株式投資への向き合い方、投資メンタル、豆知識
- 投資割合は高配当株5、優待株3、成長株2。
- 過去の配当履歴をチェックして、業績が上がっているのに増配しない銘柄は買わない。
- いいなと思った銘柄でも株価が高すぎる場合は買わない。「ここまで下がったらこれだけ買おう」と事前に決めておく。株価が下がった時こそ買うべきタイミング。
- 業績が上がって株価が上がっても、配当額が変わらなければ以前と比較して低配当になる。このケースでは売却して、資金を他の高配当銘柄に回す時もある。

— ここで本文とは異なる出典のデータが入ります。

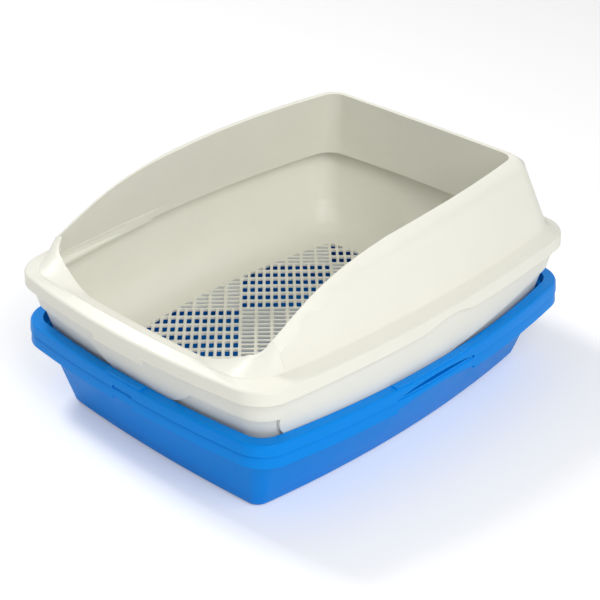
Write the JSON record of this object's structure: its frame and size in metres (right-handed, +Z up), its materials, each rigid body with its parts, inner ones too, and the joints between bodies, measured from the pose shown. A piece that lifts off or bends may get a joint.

- 減配になっても、純利益が落ち込んだことによる減配なら配当性向は変わらない。また業績が復活すれば増配になるはずなので売らない。
- 優待が改悪したら売る。株主優待を一度でも改悪した企業は、その後もどんどん改悪を続け、最後には優待廃止にする可能性もあるから。経営者が変わったとしても、「そういうことをする会社のDNA」はそう簡単には変わらない。
- 利益の出ている株から次々と利益を確定しまうと、ポートフォリオがうだつの上がらない銘柄ばかりになってしまい、ピーター・リンチが言う「花を引き抜き、雑草に水をやる」ような投資になってしまう。含み損を抱えた銘柄(雑草)を間引くことで、大輪の花を咲かせることが重要。
- 株価の上下動に焦って売り買いするのが一番ダメなやり方。株価が上がれば嬉しいし、下がったとしても配当を出してくれる限りは保有し続ける。
- 株式投資は「どの銘柄を買うか」「いつ買うか」「いつ売るか」に集約されるが、一番難しいのが「いつ売るか」。
- 公募増資は企業が新たに株式を発行する際、一般の投資家から株主を募って増資する方法。銀行融資と違い返済義務がない資金調達となるので、リスクが高い、あるいは長期的な事業への投資へとあてやすい。また、公募増資をすることで財務指標が改善し、会社の信用度は上がる。さらに、株式数が増加するため、市場での流動性が高まる。将来を見通した上で実行するので、今後業績を伸ばしていくための原動力となる。デメリットは株式の希薄化。株式を新規発行するので、1株あたり純利益が減少し、既存株主にとっては配当金の減少を意味する。
- 四季報は毎号買っているが場所を取るため、夏号だけ保管している。夏号は3月期決算の会社が本決算を発表した後の最初の号であり、実績と来季予想が載っている投資家にとって一番人気が高い号。